The problem with the president’s statement was that, mere seconds before, he had cautioned that “I suspect that on Social Security, we've got a somewhat similar position.” Both he and Romney believe the program needs to be “tweaked.”

How much of a difference in values does a “similar” stance on the issues reveal?

That’s the question many progressives were wondering after the debate. Obama’s Social Security comments, for them, represented a significant missed opportunity.

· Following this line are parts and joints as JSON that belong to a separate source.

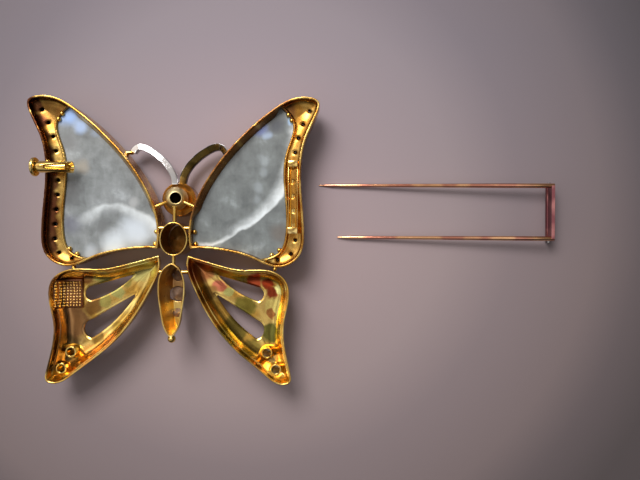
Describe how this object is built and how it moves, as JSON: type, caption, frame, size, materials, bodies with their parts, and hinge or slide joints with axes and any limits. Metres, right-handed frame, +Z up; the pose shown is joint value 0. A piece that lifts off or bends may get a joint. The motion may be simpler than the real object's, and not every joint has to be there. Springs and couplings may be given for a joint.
{
  "type": "butterfly hair jewel with detachable two-prong fork",
  "caption": "Butterfly jewel lying face down, with stone-set wings, a sliding catch and a loose two-prong fork that hinges on one wing.",
  "frame": {"origin": "on the table under the middle of the oval setting, where the table of its stone lies", "axes": "+X from the body to the right wing and on to the fork, +Y to the antennae, +Z up, to the back of the jewel"},
  "size_m": [0.0961, 0.0515, 0.0097],
  "materials": {
    "yellow_gold": "polished yellow gold",
    "rose_gold": "polished rose gold",
    "white_metal": "polished white gold",
    "mother_of_pearl": "smooth milky nacre",
    "brilliant": "cut clear stone",
    "brown_stone": "cut brown stone",
    "dark_stone": "cut dark stone",
    "steel": "hard steel rod"
  },
  "bodies": {
    "jewel": {"upper_wing_frame_left": "yellow_gold", "pearl_panel_left": "mother_of_pearl", "panel_claws_left": "yellow_gold", "band_stones_left": "brilliant", "lower_wing_left": "yellow_gold", "wing_tubes_left": "yellow_gold", "wing_stones_left": "brilliant", "antenna_left": "white_metal", "antenna_stones_left": "brilliant", "antenna_link_left": "yellow_gold", "head_link_left": "yellow_gold", "root_bead_left": "yellow_gold", "body_link_left": "yellow_gold", "wing_bridge_left": "yellow_gold", "upper_wing_frame_right": "yellow_gold", "pearl_panel_right": "mother_of_pearl", "panel_claws_right": "yellow_gold", "band_stones_right": "brilliant", "lower_wing_right": "yellow_gold", "wing_tubes_right": "yellow_gold", "wing_stones_right": "brilliant", "antenna_right": "white_metal", "antenna_stones_right": "brilliant", "antenna_link_right": "yellow_gold", "head_link_right": "yellow_gold", "root_bead_right": "yellow_gold", "body_link_right": "yellow_gold", "wing_bridge_right": "yellow_gold", "centre_collet": "yellow_gold", "centre_stone": "brown_stone", "head_collet": "yellow_gold", "head_ball": "yellow_gold", "head_stone": "dark_stone", "abdomen_shell": "yellow_gold", "abdomen_stones": "dark_stone", "neck_wire": "yellow_gold", "abdomen_stem": "yellow_gold", "tail_bead": "yellow_gold", "bare_plate": "yellow_gold", "catch_foot": "yellow_gold", "catch_tube": "yellow_gold", "hinge_ear_upper": "yellow_gold", "hinge_ear_lower": "yellow_gold", "hinge_cradle": "yellow_gold"},
    "slider": {"catch_slider": "yellow_gold", "catch_knob": "yellow_gold"},
    "hinge_bar": {"hinge_bar": "steel"},
    "fork": {"fork_web": "rose_gold", "prong_long": "rose_gold", "prong_short": "rose_gold"}
  },
  "joints": [
    {"name": "catch_slide", "type": "slide", "parent": "jewel", "child": "slider", "axis": [-1, 0, 0], "range_m": [0, 0.0036]},
    {"name": "fork_lift", "type": "slide", "parent": "jewel", "child": "hinge_bar", "axis": [0, 0, 1], "range_m": [0, 0.03]},
    {"name": "fork_swing", "type": "hinge", "parent": "hinge_bar", "child": "fork", "pos_m": [0.0692, 0.00545, 0.0006], "axis": [0, 1, 0], "range_deg": [0, 40]}
  ]
}
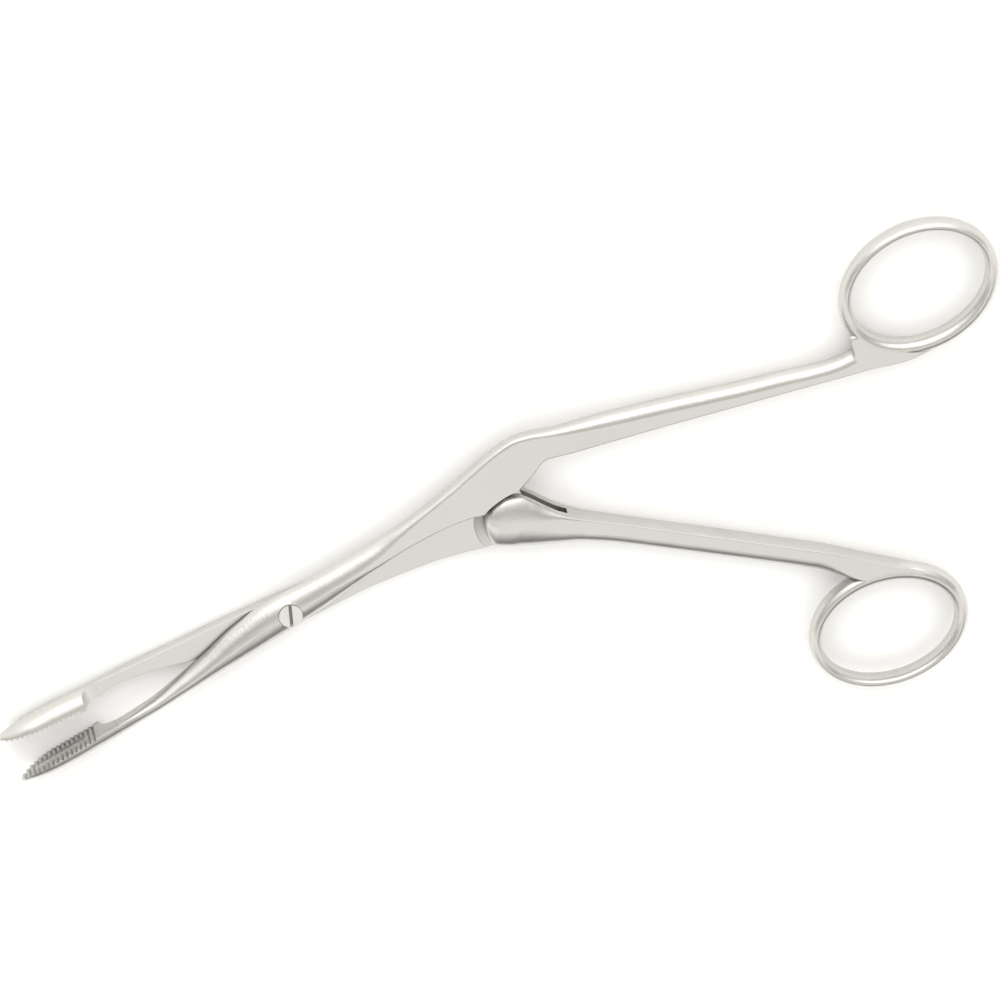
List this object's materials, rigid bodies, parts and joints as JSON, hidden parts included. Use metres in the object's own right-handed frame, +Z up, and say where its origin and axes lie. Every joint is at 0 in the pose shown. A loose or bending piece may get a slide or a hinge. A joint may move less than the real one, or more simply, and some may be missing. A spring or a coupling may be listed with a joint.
{
  "type": "nasal dressing forceps",
  "caption": "Long slender ring-handled forceps with angled shanks, serrated jaws on a screw pivot and a hinged ring handle that drives the moving jaw.",
  "frame": {"origin": "where the axis of the pivot screw meets the flat back of the instrument", "axes": "+Z up along the pivot screw, out of its slotted head; -X towards the tips of the jaws, +X towards the thumb ring; +Y towards the outer side of the fixed lever"},
  "size_m": [0.2042, 0.0837, 0.0067],
  "materials": {
    "lever_steel": "satin",
    "screw_steel": "satin",
    "pin_steel": "satin"
  },
  "bodies": {
    "fixed": {"fixed_lever": "lever_steel"},
    "jaw": {"jaw_lever": "lever_steel", "pivot_screw": "screw_steel"},
    "handle": {"ring_handle": "lever_steel", "hinge_pin": "pin_steel", "drive_pin": "pin_steel"}
  },
  "joints": [
    {"name": "handle_hinge", "type": "hinge", "parent": "fixed", "child": "handle", "pos_m": [0.0439, -0.0072, 0], "axis": [0, 0, 1], "range_deg": [-4, 31]},
    {"name": "jaw_pivot", "type": "hinge", "parent": "fixed", "child": "jaw", "pos_m": [0, 0, 0], "axis": [0, 0, 1], "range_deg": [-0.96, 7.41]}
  ],
  "couplings": [
    {"joint": "jaw_pivot", "follows": "handle_hinge", "ratio": 0.23871}
  ]
}
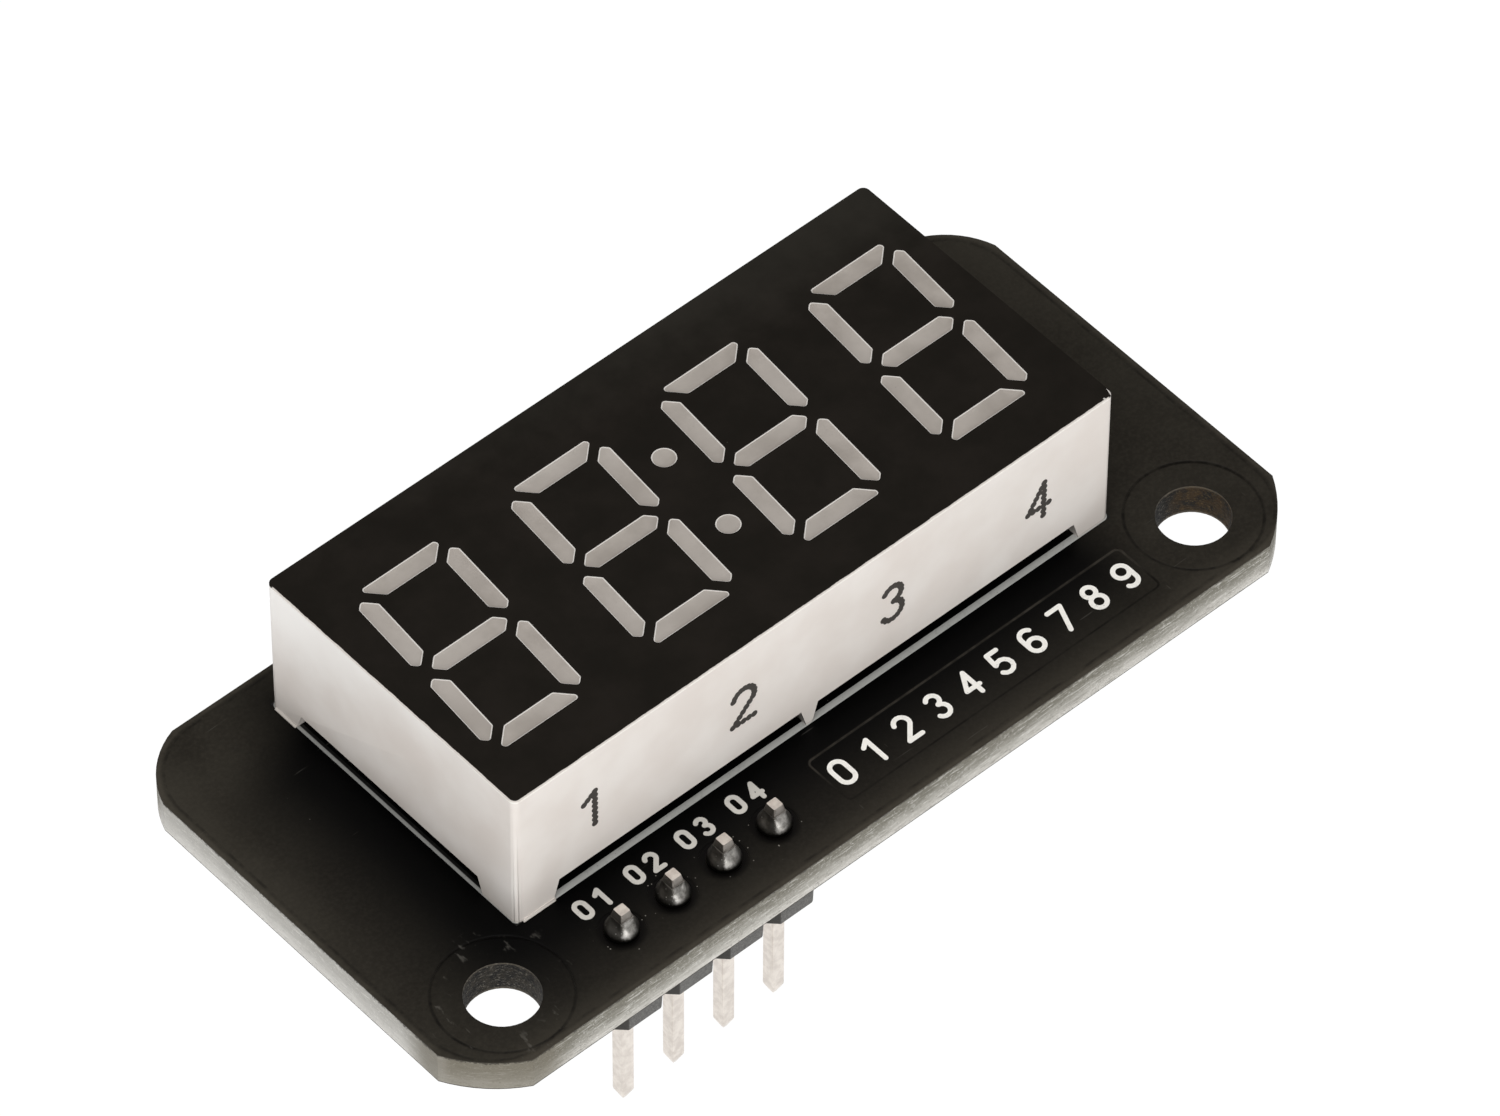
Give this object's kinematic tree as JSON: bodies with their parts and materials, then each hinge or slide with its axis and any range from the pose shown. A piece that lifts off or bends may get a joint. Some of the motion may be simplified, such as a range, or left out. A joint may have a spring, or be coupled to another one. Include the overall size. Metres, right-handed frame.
{
  "type": "seven segment display module",
  "caption": "Seven segment display with a colon on a black circuit board, with two mounting holes, a row of header pins and its driver parts underneath.",
  "frame": {"origin": "midway between the two mounting holes, on the board's underside", "axes": "+X to the right as the digits read, +Y to the tops of the digits, +Z out of the display's face"},
  "size_m": [0.0424, 0.0208, 0.0174],
  "materials": {
    "board_laminate": "glass-fibre laminate, pale grey-green routed edge",
    "solder_mask": "satin black lacquer",
    "board_print": "matt white print",
    "tinned_copper": "tinned copper",
    "solder": "dull grey solder",
    "shell_plastic": "warm white moulded plastic, satin",
    "face_ink": "matt black ink",
    "resin": "milky grey epoxy",
    "side_ink": "black ink dots",
    "chip_board": "pale laminate",
    "light_chip": "bare light-emitting chip",
    "pin_metal": "bright tin over brass",
    "header_plastic": "dark grey moulded plastic",
    "chip_plastic": "black moulding compound",
    "lead_metal": "tinned lead frame",
    "ceramic": "brown ceramic",
    "end_cap": "tinned end cap",
    "resistor_coat": "black glass coat"
  },
  "bodies": {
    "root": {"circuit_board": "board_laminate", "solder_mask_top": "solder_mask", "solder_mask_bottom": "solder_mask", "board_print_top": "board_print", "board_print_bottom": "board_print", "plated_holes": "tinned_copper", "surface_lands": "tinned_copper", "surface_solder": "solder", "display_solder_joints": "solder", "display_shell": "shell_plastic", "display_face_ink": "face_ink", "display_resin": "resin", "display_side_print": "side_ink", "display_chip_board": "chip_board", "light_chips": "light_chip", "display_pins_front": "pin_metal", "display_pins_rear": "pin_metal", "header_plastic": "header_plastic", "driver_chip_body": "chip_plastic", "driver_chip_leads": "lead_metal", "header_pin_1": "pin_metal", "header_solder_1": "solder", "header_pin_2": "pin_metal", "header_solder_2": "solder", "header_pin_3": "pin_metal", "header_solder_3": "solder", "header_pin_4": "pin_metal", "header_solder_4": "solder", "supply_capacitor": "ceramic", "supply_capacitor_ends": "end_cap", "bypass_capacitor": "ceramic", "bypass_capacitor_ends": "end_cap", "line_capacitor_1": "ceramic", "line_capacitor_1_ends": "end_cap", "line_capacitor_2": "ceramic", "line_capacitor_2_ends": "end_cap", "pull_up_resistor_1": "resistor_coat", "pull_up_resistor_1_ends": "end_cap", "pull_up_resistor_2": "resistor_coat", "pull_up_resistor_2_ends": "end_cap"}
  },
  "joints": []
}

Romney’s own stance on Social Security isn’t particularly noteworthy, but his runningmate’s is. Paul Ryan was the House sponsor, with Senator John Sununu (the son of Romney’s campaign co-chairman), of a reform bill that would have given Social Security recipients the option to direct some of their Social Security contributions into private investment accounts. The Social Security reform bill President Bush pushed in 2005 was a more moderate version of the Ryan-Sununu plan. Of course, Bush’s attempt to overhaul Social Security was widely portrayed by the left as an effort to destroy Social Security. The Ryan-Sununu plan also was the inspiration for the Social Security plank of Paul Ryan’s original Roadmap budget proposal.

Obama missed a chance to pick up this line of attack by tying Romney to Ryan’s Social Security record. Remember, Obama has already supported “tweaking” Social Security while in office. It would have helped him to portray the GOP ticket as wanting not only tweaks, but a drastic overhaul.

Vice President Biden doesn’t normally shy away from making the much stronger case against the GOP. In August, he promised that Obama wouldn’t make any changes to Social Security (despite Obama’s previous openness to such changes). More recently, he’s suggested that Romney and Ryan want to raise taxes on Social Security benefits to cut taxes for the wealthy. In general, he’s the bad cop of the team, willing to make attacks that Obama himself wouldn’t attempt.

But on at least the issue of Social Security, Obama has taken the gun out of Biden’s hand just before Biden’s best opportunity to associate Romney with his runningmate’s conservative congressional record, namely tomorrow’s vice-presidential debate.

Politico reports that the Obama campaign wants Biden to make the Social Security attack he didn't. But Biden will have a tough time arguing that the GOP ticket’s plans for Social Security reveals a deeper heartlessness given that Obama has already said the two campaigns have similar positions.